= International Cricket (board game) =

Board game about cricket

Cover of 1st edition, 1985

International Cricket is a board game published in 1985 by the British company Lambourne Games.

==Contents==
International Cricket is a two-player game in which a game of one-day cricket is simulated.

===Components===
The game includes 120 cards representing top international players of the mid-1980s, five dice (two red for the bowler, two blue for the batter, and one white for Pitch, Weather and Fielding modifiers), and a series of tables to determine the results of the dice rolls. Players use a card to track the number of balls bowled in each over, as well as the number of overs.

===Set up===
Each player selects a team from the player deck. The weather for the match, which may have an effect on play, is determined randomly. The first player to bat is also determined randomly.

===Gameplay===
The bowler rolls the red dice, and the result is referenced against the bowler's card. The batter then rolls the blue dice and the result is referenced on the batter's card. The result of the bowler is then cross-referenced against the batter's result, giving a final result of the play. This can range from 0–6 runs scored to the possibility of an out, which may be determined by a random roll on the "Out Chart", the "Ball in the Air" chart or the "Edged - Chance Chart".

For example, the bowling player has selected Imran Khan as the bowler, and rolls a 5, which results in a "Good Length" result on Khan's card. The batting player has selected batter Geoffrey Boycott, and rolls a 9. On Boycott's card, this results in an "F". Consulting the "Good Length" chart, "F" indicates a "Back Defensive" stroke. In this instance Boycott is not out but no runs are scored.

==Publication history==
In 1985, Terry Goodchild designed a one-day cricket game that used dice and a series of charts, One-Day International. Goodchild immediately followed this up with an extension, Test Match Replay. The two were then combined and published by British company Lamboure Games in 1985 as International Cricket.

In 1987, Lambourne released a simplified version of the game titled County Cricket that did not use player cards, but graded each county for playing ability, using zonal weather, five batting modes and pitch conditions.

In 1992, International Cricket was republished by Laser Beam Games.

==Reception==
In Issue 8 of Games International, Brian Walker liked this game, but noted, "This really is a game for cricket fans rather than gamers per se. If you fall into both categories then its acquisition is a must." Walker concluded by giving the game a good rating of 4 out of 5.

In his 1990 book The Wisden Book of Cricket Memorabilia, Marcus Williams noted that this game, compared to previous cricket simulations, "has added complexities and variables, such as pitch and weather alterations ... allowing batting modes and tactical play. It also features a special set of rules called Bodyline."
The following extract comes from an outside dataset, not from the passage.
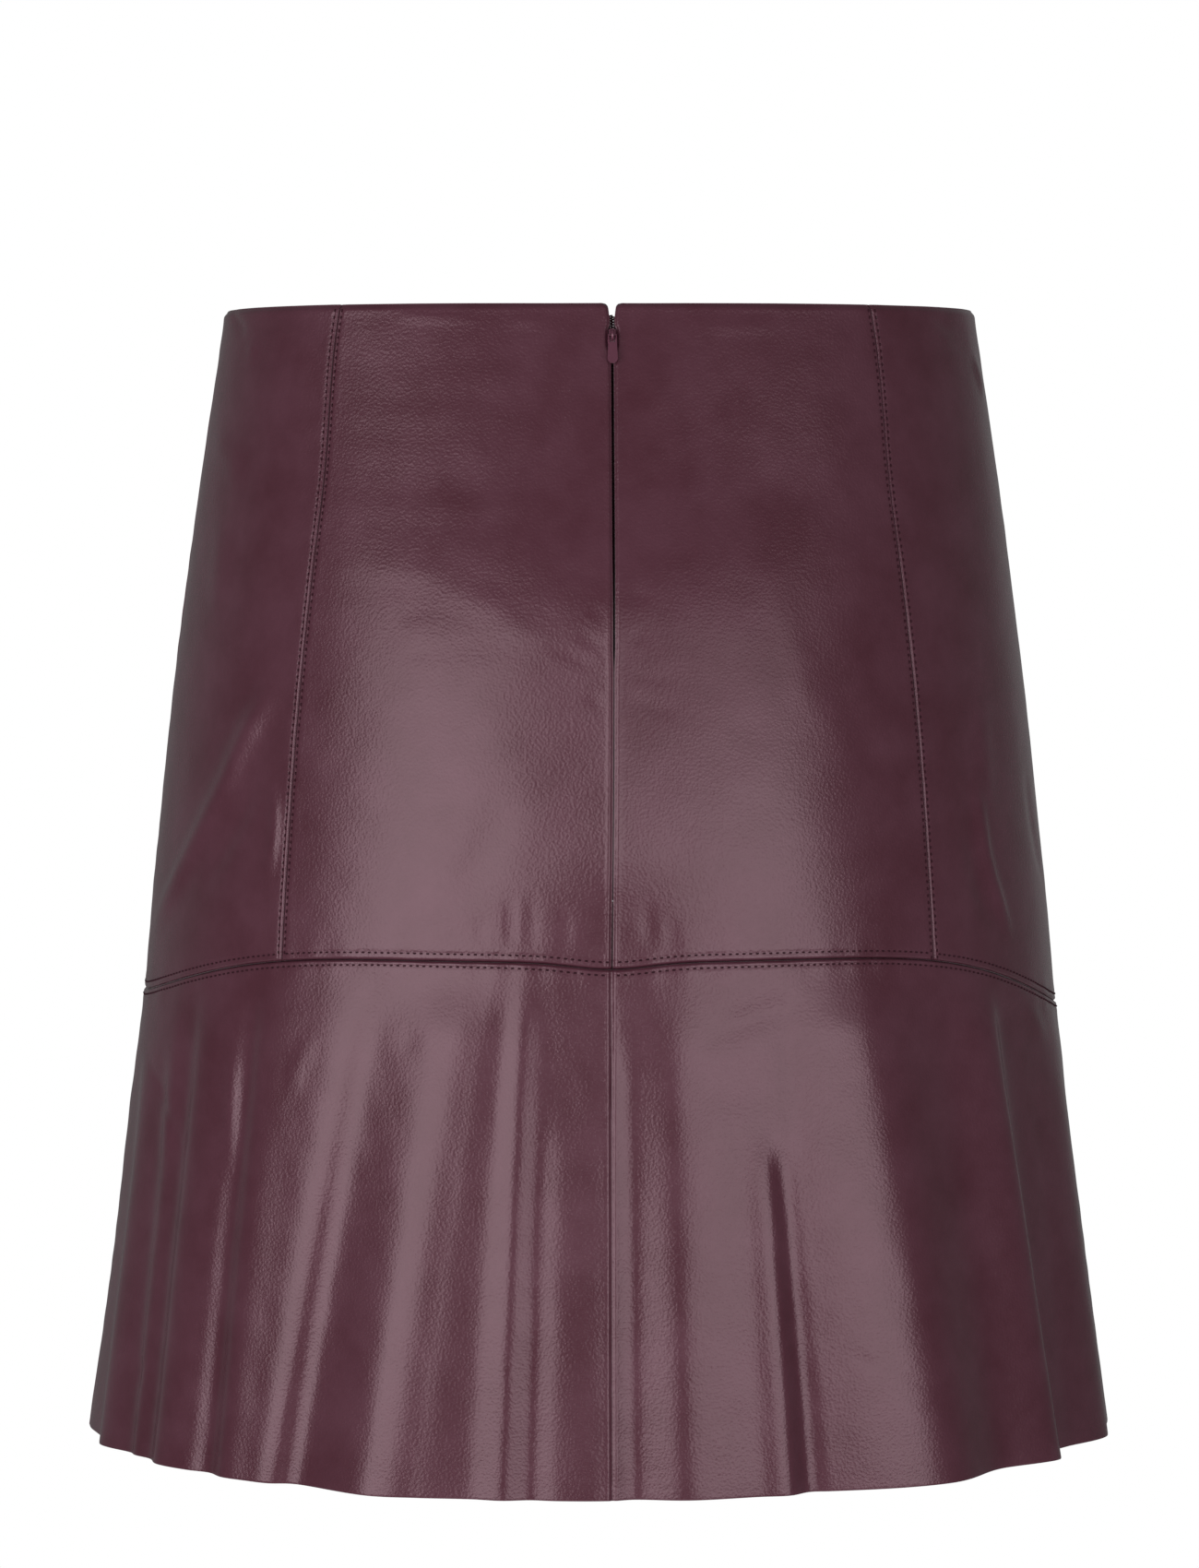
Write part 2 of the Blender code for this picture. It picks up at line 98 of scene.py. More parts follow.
@dataclass(frozen=True)
class SkirtForm:
    """The skirt's outer surface without folds, and the lines where its pieces meet. Sizes in metres."""

    rings: tuple[Ring, ...] = (
        Ring(0, 142.3, 94, 98),
        Ring(-60, 151.2, 111.5, 104),
        Ring(-100, 156.9, 123.5, 108.8),
        Ring(-150, 163.4, 131.5, 113),
        Ring(-220, 170.8, 137.5, 118),
        Ring(-265, 175.0, 140, 122),
        Ring(-310, 180.6, 143, 127),
        Ring(-370, 188.3, 146.5, 133),
        Ring(-436, 197.4, 150, 140),
    )
    section_power: float = 2.15
    front_waist_drop: float = 15 * MM
    zip_end: float = -135 * MM
    seam_height: float = -240 * MM
    seam_side_drop: float = 25 * MM
    seam_twist: float = 3 * MM
    seam_back_dip: float = 2.5 * MM
    hem_height: float = -432 * MM
    hem_centre_drop: float = 4 * MM
    seat_height: float = -165 * MM
    seat_reach: float = 60 * MM
    seat_angle: float = 26
    seat_spread: float = 17
    seat_fullness: float = 2.5 * MM
    zip_ridge: float = 3.2 * MM
    ridge_top: float = -80 * MM
    ridge_end: float = -236 * MM
    ridge_fade: float = 40 * MM
    ridge_spread: float = 11
    centre_back_top: float = 1.0
    centre_back_hem: float = -0.6
    slot: float = 0.28 * MM
    closed_slot: float = 0.25 * MM
    closing_length: float = 10 * MM
    notch: float = 0.8 * MM
    notch_depth: float = 11 * MM
    corner: float = 1.2 * MM
    corner_depth: float = 0.8 * MM
    slider_height: float = -12.4 * MM
    slider_room: float = 1.0 * MM
    slider_reach: float = 5.6 * MM
    slider_fade: float = 3 * MM

    def sizes(self, z: Array) -> list[Array]:
        """Half width, back depth and front depth, on a smooth curve through the rings.

        Args:
            z: heights in metres.

        Returns:
            The three sizes at each height.
        """
        table = np.array([(r.height, r.half_width, r.back, r.front) for r in self.rings]) * MM
        last = len(table) - 1
        i = np.clip(np.searchsorted(-table[:, 0], -z, side="right") - 1, 0, last - 1)
        before, start, end, after = (table[np.clip(i + k, 0, last)] for k in (-1, 0, 1, 2))
        span = end[..., 0] - start[..., 0]
        t = (z - start[..., 0]) / span
        found = []
        for column in (1, 2, 3):
            slope_in = (end[..., column] - before[..., column]) / (end[..., 0] - before[..., 0]) * span
            slope_out = (after[..., column] - start[..., column]) / (after[..., 0] - start[..., 0]) * span
            rise = end[..., column] - start[..., column]
            cubic = slope_in + slope_out - 2 * rise
            square = 3 * rise - 2 * slope_in - slope_out
            found.append(((cubic * t + square) * t + slope_in) * t + start[..., column])
        return found

    def centre_back(self, z: Array) -> Array:
        """The angle of the centre back line, which leans a little to one side."""
        return self.centre_back_top + (self.centre_back_hem - self.centre_back_top) * z / self.hem_height

    def princess(self, z: Array) -> Array:
        """The angle of the princess seams either side of the centre back."""
        return 50 + 4 * bell(z, 60 * MM)

    def radius(self, degrees: Array, z: Array) -> Array:
        """Distance from the axis to the outer surface.

        Args:
            degrees: angles from the centre back.
            z: heights in metres.

        Returns:
            The distances, with the seat's fullness and the stiff ridge over the zip.
        """
        half_width, back, front = self.sizes(z)
        angle = np.radians(degrees)
        depth = (back + front) / 2 + (back - front) / 2 * np.cos(angle)
        across = np.abs(np.sin(angle) / half_width) ** self.section_power
        along = np.abs(np.cos(angle) / depth) ** self.section_power
        turned = wrapped(degrees)
        near = bell(z - self.seat_height, self.seat_reach)
        right_seat = bell(turned - self.seat_angle, self.seat_spread)
        left_seat = bell(turned + self.seat_angle, self.seat_spread)
        full = right_seat + left_seat
        below_top = ease((self.ridge_top - z) / self.ridge_fade)
        above_end = ease((z - self.ridge_end) / self.ridge_fade)
        aside = np.abs(turned - self.centre_back(z)) / self.ridge_spread
        ridge = self.zip_ridge * below_top * above_end * np.exp(-aside)
        return (across + along) ** (-1 / self.section_power) + near * self.seat_fullness * full + ridge

    def point(self, degrees: Array, z: Array) -> Array:
        """Points of the outer surface.

        Args:
            degrees: angles from the centre back.
            z: heights in metres.

        Returns:
            The points.
        """
        angle = np.radians(degrees)
        r = self.radius(degrees, z)
        return np.stack([r * np.sin(angle), -r * np.cos(angle), z + 0 * r], axis=-1)

    def outward(self, degrees: Array, z: Array) -> Array:
        """Outward directions of the surface.

        Args:
            degrees: angles from the centre back.
            z: heights in metres.

        Returns:
            Unit vectors.
        """
        along = self.point(degrees + 0.5, z) - self.point(degrees - 0.5, z)
        up = self.point(degrees, z + MM) - self.point(degrees, z - MM)
        return unit(np.cross(along, up))

    def turn(self, distance: Array | float, degrees: Array, z: Array) -> Array:
        """The angle in degrees that a distance along the surface spans."""
        return np.degrees(distance / self.radius(degrees, z))

    def waist_edge(self, degrees: Array) -> Array:
        """Height of the top edge, level at the back and lower at the front."""
        return -self.front_waist_drop * ((1 - np.cos(np.radians(degrees))) / 2) ** 2

    def flounce_seam(self, degrees: Array) -> Array:
        """Height of the seam between body and flounce, which drops towards the sides.

        Args:
            degrees: angles from the centre back.

        Returns:
            Heights in metres.
        """
        side = np.sin(np.radians(degrees))
        drop = (self.seam_side_drop + self.seam_twist * side) * side**8
        return self.seam_height - drop - self.seam_back_dip * bell(wrapped(degrees), 8)

    def hem(self, degrees: Array) -> Array:
        """Height of the hem."""
        return self.hem_height - self.hem_centre_drop * np.cos(np.radians(degrees)) ** 2

    def zip_opening(self, z: Array) -> Array:
        """Half the gap at the centre back: a notch with soft corners, room for the slider, then the zip.

        Args:
            z: heights in metres.

        Returns:
            Half the gap at each height, narrowest below the zip's end.
        """
        notch = self.notch * ease(1 + z / self.notch_depth) + self.corner * np.exp(z / self.corner_depth)
        near = self.slider_reach - np.abs(z - self.slider_height)
        slider = self.slider_room * ease(near / self.slider_fade)
        closed = self.closed_slot * ease((z - self.zip_end) / self.closing_length)
        return self.slot + closed + notch + slider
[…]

In his 2010 book The Spirit of Cricket : What Makes Cricket the Greatest Game on Earth, Rob Smythe recalled this game being especially good for young fans of the game, writing, "[I have] a personal memory of staying up until the small hours in the early nineties, despite having school the next day, to play just one more over of the dice game International Cricket by Lambourne Games, and then excitably regaling stories of my Test Championship to bemused classmates the following day. Ramiz Raja's 212-ball 52 never sounded so exciting. They may have had active social lives and the ability to make eye contact with the opposite sex, but I knew who was winning."